## begin RECORDED INFORMATION

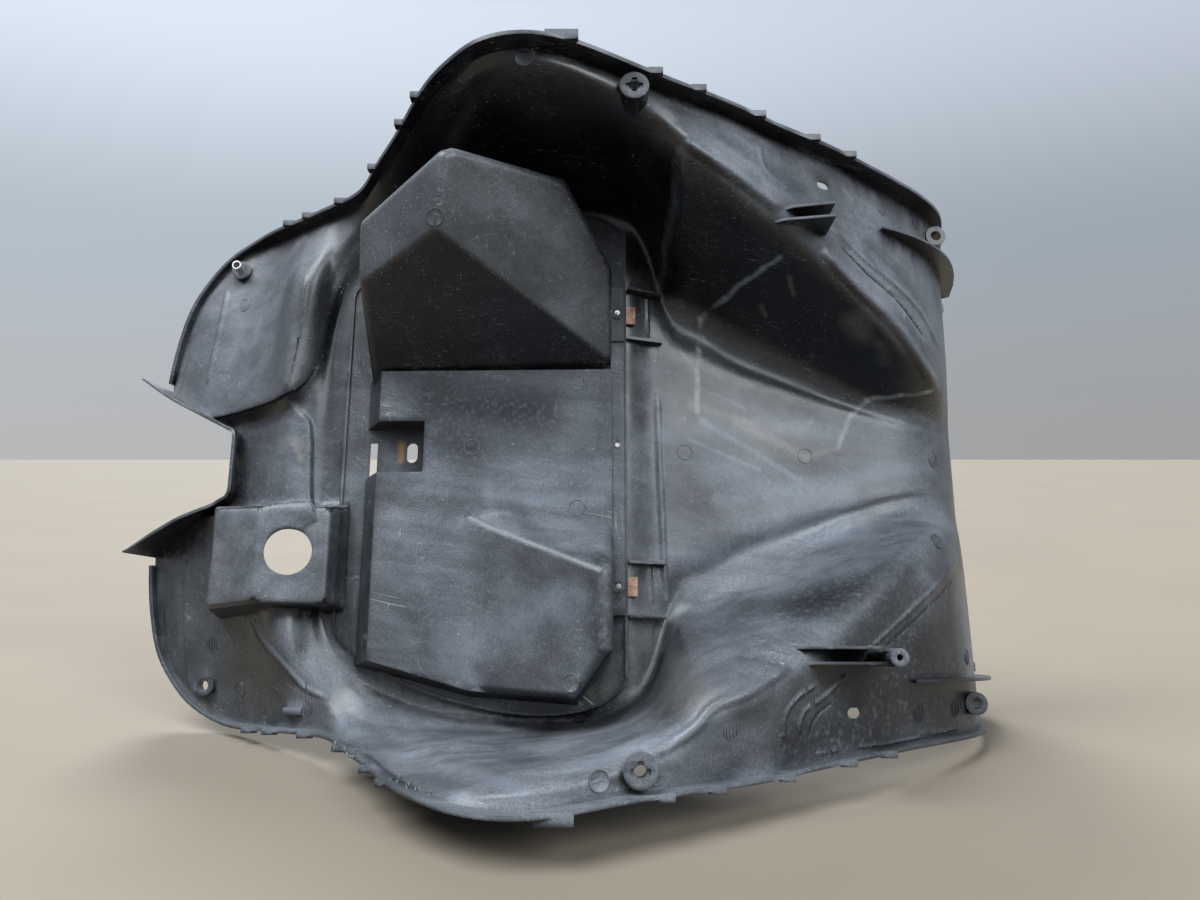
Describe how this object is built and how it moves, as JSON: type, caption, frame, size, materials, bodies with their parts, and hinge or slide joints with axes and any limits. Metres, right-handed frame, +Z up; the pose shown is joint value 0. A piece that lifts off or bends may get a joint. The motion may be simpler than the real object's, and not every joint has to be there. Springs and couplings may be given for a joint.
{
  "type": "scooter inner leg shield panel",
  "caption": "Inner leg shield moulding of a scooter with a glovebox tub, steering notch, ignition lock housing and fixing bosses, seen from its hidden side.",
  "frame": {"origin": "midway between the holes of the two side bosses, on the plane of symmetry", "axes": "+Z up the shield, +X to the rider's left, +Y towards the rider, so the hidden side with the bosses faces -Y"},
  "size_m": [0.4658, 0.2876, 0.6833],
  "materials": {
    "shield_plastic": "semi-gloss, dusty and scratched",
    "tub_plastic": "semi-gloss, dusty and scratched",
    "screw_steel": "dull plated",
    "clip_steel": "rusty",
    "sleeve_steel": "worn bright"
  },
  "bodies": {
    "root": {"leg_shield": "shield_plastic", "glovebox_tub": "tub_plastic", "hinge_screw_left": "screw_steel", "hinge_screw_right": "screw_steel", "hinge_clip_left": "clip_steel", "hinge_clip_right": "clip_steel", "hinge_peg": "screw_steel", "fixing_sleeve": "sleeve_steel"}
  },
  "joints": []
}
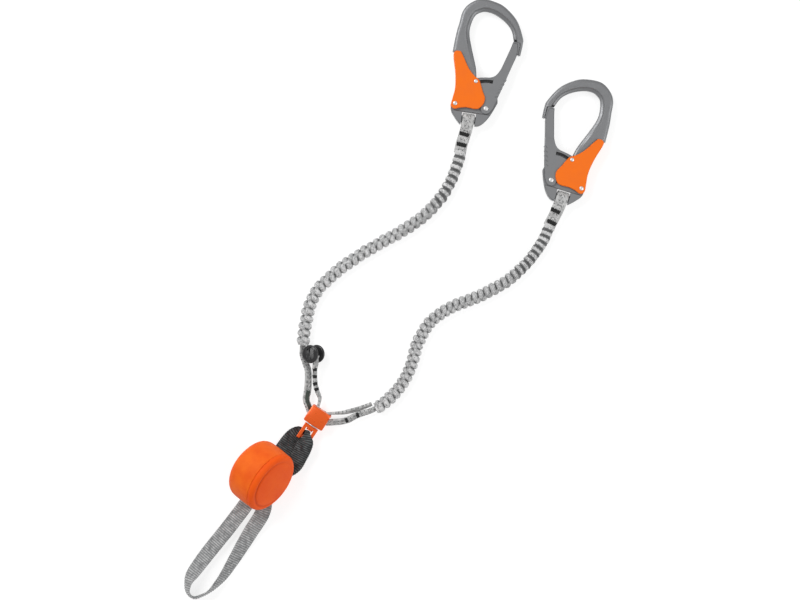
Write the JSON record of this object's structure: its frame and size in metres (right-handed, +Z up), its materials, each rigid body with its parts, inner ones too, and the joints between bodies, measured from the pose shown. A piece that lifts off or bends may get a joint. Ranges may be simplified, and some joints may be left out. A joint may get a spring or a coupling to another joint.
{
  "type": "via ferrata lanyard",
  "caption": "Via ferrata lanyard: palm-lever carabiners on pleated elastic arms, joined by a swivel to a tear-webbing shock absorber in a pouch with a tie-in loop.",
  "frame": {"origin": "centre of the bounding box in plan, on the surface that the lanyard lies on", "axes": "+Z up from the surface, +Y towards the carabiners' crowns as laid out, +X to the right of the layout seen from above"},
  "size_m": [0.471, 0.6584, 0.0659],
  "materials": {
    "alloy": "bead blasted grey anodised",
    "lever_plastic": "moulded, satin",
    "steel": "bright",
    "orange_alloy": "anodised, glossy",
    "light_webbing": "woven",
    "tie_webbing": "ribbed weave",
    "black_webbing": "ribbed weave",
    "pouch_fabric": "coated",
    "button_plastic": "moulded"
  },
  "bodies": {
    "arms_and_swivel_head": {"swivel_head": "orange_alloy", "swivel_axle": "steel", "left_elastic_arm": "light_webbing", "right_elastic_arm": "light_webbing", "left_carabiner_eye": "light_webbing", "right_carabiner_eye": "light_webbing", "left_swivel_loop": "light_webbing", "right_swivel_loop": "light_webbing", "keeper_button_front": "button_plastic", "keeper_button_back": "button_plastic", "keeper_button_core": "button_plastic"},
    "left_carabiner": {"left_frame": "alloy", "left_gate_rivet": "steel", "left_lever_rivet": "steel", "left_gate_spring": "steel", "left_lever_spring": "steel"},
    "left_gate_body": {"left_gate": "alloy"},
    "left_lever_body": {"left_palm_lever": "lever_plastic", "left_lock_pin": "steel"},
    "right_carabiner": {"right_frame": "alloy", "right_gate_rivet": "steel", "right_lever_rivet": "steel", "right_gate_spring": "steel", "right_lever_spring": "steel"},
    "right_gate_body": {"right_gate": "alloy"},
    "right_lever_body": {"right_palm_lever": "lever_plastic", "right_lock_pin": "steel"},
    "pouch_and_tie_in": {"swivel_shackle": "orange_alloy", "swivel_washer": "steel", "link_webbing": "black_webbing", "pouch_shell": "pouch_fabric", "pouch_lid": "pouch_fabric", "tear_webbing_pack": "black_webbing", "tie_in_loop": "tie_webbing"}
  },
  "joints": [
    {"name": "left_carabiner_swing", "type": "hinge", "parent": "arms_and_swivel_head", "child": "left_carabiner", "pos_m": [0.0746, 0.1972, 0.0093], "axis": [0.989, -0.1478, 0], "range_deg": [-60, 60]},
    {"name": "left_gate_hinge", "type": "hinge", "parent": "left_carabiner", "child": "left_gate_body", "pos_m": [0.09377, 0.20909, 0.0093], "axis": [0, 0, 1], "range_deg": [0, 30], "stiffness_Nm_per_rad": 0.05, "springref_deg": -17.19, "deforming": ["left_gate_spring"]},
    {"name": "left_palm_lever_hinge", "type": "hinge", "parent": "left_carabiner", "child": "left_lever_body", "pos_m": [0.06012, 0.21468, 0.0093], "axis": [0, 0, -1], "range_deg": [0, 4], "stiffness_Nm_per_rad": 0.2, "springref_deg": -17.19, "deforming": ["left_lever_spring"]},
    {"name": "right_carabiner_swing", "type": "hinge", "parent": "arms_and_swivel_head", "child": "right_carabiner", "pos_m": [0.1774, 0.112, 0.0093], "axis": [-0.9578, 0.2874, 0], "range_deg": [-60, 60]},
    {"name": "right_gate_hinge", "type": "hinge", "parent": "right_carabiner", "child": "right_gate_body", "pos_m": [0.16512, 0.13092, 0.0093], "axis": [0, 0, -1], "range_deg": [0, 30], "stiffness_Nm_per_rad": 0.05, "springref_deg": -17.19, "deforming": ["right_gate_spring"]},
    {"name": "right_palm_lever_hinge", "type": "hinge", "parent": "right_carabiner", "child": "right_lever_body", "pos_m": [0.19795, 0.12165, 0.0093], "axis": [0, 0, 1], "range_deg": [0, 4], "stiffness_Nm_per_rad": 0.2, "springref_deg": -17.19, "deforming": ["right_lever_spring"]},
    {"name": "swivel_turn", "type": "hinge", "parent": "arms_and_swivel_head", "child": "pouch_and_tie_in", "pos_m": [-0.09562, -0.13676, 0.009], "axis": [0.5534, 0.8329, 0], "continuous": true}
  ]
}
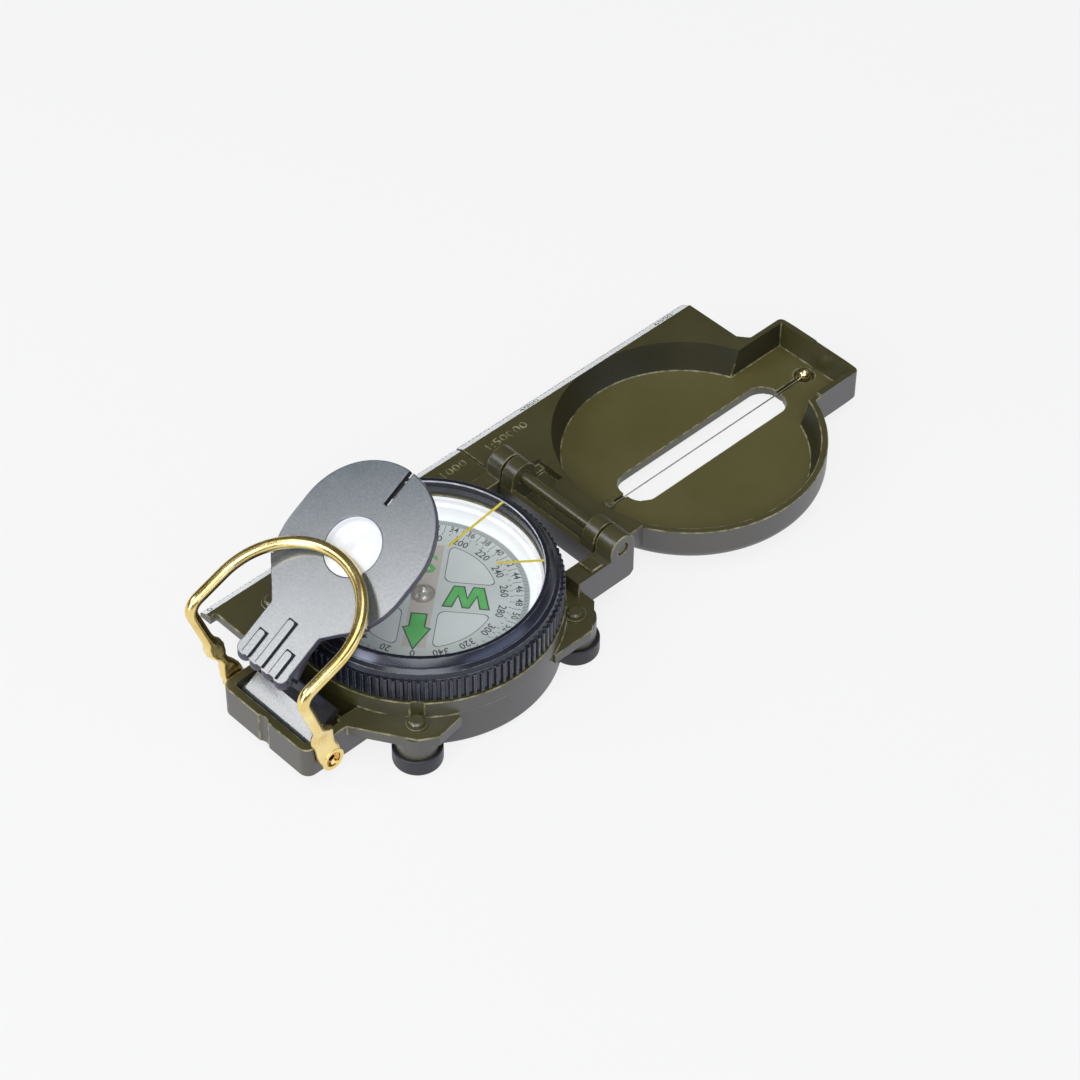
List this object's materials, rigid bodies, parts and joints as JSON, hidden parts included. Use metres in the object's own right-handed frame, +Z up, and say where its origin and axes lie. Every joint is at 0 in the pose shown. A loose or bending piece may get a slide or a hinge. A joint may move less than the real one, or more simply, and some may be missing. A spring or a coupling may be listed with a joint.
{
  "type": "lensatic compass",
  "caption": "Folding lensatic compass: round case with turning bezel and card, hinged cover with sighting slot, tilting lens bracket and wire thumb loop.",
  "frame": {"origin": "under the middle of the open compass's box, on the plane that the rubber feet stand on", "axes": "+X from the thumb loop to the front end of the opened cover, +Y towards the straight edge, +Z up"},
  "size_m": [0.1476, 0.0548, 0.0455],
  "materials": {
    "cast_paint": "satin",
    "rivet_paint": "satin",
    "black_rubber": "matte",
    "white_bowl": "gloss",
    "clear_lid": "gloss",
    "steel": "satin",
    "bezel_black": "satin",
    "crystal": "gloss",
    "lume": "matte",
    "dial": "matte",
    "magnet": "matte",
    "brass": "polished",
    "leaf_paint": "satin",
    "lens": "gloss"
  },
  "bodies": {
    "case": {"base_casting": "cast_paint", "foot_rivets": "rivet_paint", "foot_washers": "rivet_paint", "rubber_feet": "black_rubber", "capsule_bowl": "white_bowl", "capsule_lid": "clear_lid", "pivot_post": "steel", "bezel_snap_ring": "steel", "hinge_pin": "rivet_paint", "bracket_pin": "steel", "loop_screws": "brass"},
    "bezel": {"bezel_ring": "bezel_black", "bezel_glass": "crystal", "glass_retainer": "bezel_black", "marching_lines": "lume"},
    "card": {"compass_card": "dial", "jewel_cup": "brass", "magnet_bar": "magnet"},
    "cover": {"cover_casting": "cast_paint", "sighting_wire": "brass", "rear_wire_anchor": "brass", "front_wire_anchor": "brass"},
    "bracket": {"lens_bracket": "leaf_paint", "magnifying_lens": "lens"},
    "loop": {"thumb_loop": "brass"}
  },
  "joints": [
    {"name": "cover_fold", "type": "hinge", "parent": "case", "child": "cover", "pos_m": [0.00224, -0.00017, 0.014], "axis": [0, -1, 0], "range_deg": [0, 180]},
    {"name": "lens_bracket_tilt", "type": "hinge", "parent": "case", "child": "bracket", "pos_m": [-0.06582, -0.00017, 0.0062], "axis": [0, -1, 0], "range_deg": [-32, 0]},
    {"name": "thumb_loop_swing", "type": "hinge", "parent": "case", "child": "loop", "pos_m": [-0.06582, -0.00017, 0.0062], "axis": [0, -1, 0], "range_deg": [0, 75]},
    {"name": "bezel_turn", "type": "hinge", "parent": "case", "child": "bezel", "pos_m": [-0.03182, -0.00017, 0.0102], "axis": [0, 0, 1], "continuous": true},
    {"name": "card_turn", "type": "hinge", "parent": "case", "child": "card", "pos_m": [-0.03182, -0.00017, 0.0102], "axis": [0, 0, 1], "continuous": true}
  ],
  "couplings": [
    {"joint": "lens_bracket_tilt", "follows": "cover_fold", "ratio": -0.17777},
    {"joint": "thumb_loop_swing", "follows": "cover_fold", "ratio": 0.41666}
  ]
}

## end RECORDED INFORMATION

DIRECTIVE –
Filter the entries above down to the lines containing the word "parts".

WRITTEN ANSWER –
Describe how this object is built and how it moves, as JSON: type, caption, frame, size, materials, bodies with their parts, and hinge or slide joints with axes and any limits. Metres, right-handed frame, +Z up; the pose shown is joint value 0. A piece that lifts off or bends may get a joint. The motion may be simpler than the real object's, and not every joint has to be there. Springs and couplings may be given for a joint.
Write the JSON record of this object's structure: its frame and size in metres (right-handed, +Z up), its materials, each rigid body with its parts, inner ones too, and the joints between bodies, measured from the pose shown. A piece that lifts off or bends may get a joint. Ranges may be simplified, and some joints may be left out. A joint may get a spring or a coupling to another joint.
List this object's materials, rigid bodies, parts and joints as JSON, hidden parts included. Use metres in the object's own right-handed frame, +Z up, and say where its origin and axes lie. Every joint is at 0 in the pose shown. A loose or bending piece may get a slide or a hinge. A joint may move less than the real one, or more simply, and some may be missing. A spring or a coupling may be listed with a joint.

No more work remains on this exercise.